Après un culte oecuménique, quelques personnalités gabonaises ont prononcé des oraisons funèbres très attendues dans le climat tendu de la succession.

Jusqu'ici, la voie constitutionnelle a été respectée: l'intérim à la tête de l'Etat a été confié à la présidente du Sénat Rose Francine Rogombé, chargée d'organiser un scrutin présidentiel 45 jours au plus tard après sa prise de fonctions intervenue le 10 juin.

Mais en coulisses, les tractations vont bon train et le parti présidentiel peine à s'accorder sur un candidat. Selon des sources proches du pouvoir, Ali Ben Bongo, ministre de la Défense et fils du défunt, souhaite s'imposer comme successeur, une solution qui provoque des résistances au sein même du régime.

Parlant au nom de la famille, Ali Bongo s'est engagé dans son oraison funèbre à perpétuer l'héritage paternel.

 «Nous, tes enfants, ta famille, prenons l'engagement solennel de garder allumée avec l'aide de nos concitoyens la flamme sacrée de l'harmonie familiale, de la concorde républicaine et de l'unité nationale», a-t-il lancé, essuyant une larme.

«La Constitution, rien que la Constitution», a affirmé de son côté le Premier ministre Jean Eyeghé Ndong, qui accuse, selon des sources concordantes, Ali Bongo de vouloir passer en force sans respecter la Loi fondamentale.

Un défilé militaire devait ensuite commencer sur le bord de mer devant des milliers de Gabonais.

«Papa Bongo Ondimba, les Gabonais te pleurent», scandait en boucle, avant la cérémonie, une chanson diffusée dans la cour de l'imposant palais présidentiel.
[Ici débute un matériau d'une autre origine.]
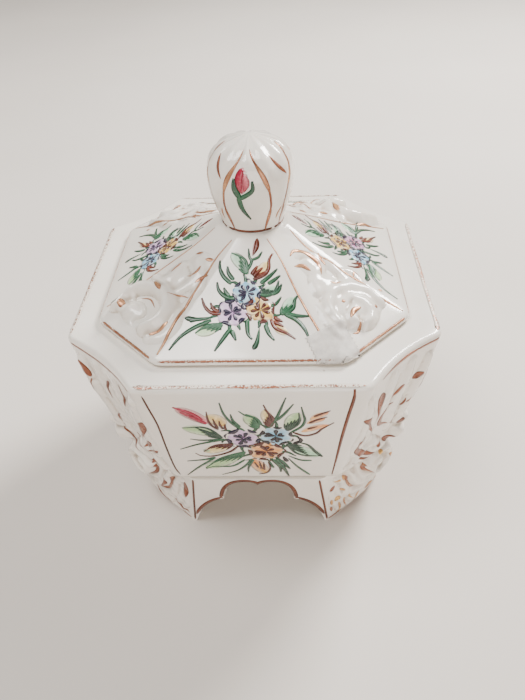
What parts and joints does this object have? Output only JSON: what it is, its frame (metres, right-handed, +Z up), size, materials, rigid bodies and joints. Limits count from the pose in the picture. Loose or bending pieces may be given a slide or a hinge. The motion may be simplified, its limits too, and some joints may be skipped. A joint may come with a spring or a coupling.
{
  "type": "porcelain trinket box",
  "caption": "Footed square porcelain trinket box with scooped corners, scalloped foot arches, raised scrolls and a lift-off pyramid lid with a bulb knob.",
  "frame": {"origin": "on the table, under the middle of the box", "axes": "+Z up through the knob, -Y towards the front panel, +X to the right seen from the front"},
  "size_m": [0.1036, 0.1036, 0.116],
  "materials": {
    "glazed_porcelain": "glossy clear glaze on cream-white porcelain, painted with flowers and lustre lines",
    "bare_porcelain": "unglazed matte porcelain",
    "gilded_relief": "glossy glaze over raised scrolls, touched with brown-gold lustre",
    "clear_tape": "matte translucent adhesive tape"
  },
  "bodies": {
    "box": {"vessel_body": "glazed_porcelain", "foot_ring": "glazed_porcelain", "body_scroll_back_right": "gilded_relief", "body_scroll_back_left": "gilded_relief", "body_scroll_front_left": "gilded_relief", "body_scroll_front_right": "gilded_relief", "foot_scroll_back_right": "gilded_relief", "foot_scroll_back_left": "gilded_relief", "foot_scroll_front_left": "gilded_relief", "foot_scroll_front_right": "gilded_relief"},
    "lid": {"lid_shell": "glazed_porcelain", "lid_locating_flange": "bare_porcelain", "lid_knob": "glazed_porcelain", "lid_scroll_back_right": "gilded_relief", "lid_scroll_back_left": "gilded_relief", "lid_scroll_front_left": "gilded_relief", "lid_scroll_front_right": "gilded_relief", "clear_tape_strip": "clear_tape"}
  },
  "joints": [
    {"name": "lid_lift", "type": "slide", "parent": "box", "child": "lid", "axis": [0, 0, 1], "range_m": [0, 0.06]}
  ]
}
Après 41 ans, le nom du président finissait par se confondre avec celui de son pays - parfois surnommé «Bongoland».

Un important dispositif militaire était déployé dans la capitale de ce pays pétrolier d'Afrique équatoriale, placardée d'affiches géantes promettant: «Gloire éternelle à notre regretté président».

Des affiches à l'image de l'hommage grandiose que les autorités ont voulu organiser une semaine durant, jusqu'à l'inhumation prévue jeudi dans la région natale d'Omar Bongo dans le sud-est du Gabon, où le cercueil devait s'envoler mardi après-midi.

Le doyen des chefs d'Etat africains, médiateur dans de nombreuses crises continentales, était aussi décrié pour la mauvaise gestion de la manne pétrolière. La pauvreté demeure criante au Gabon, malgré ses richesses.

Omar Bongo était également un symbole de la «Françafrique», cette relation ambiguë entre Paris et ses ex-colonies.

La société civile gabonaise a ainsi mis en garde contre «toute interférence» étrangère dans le processus de succession.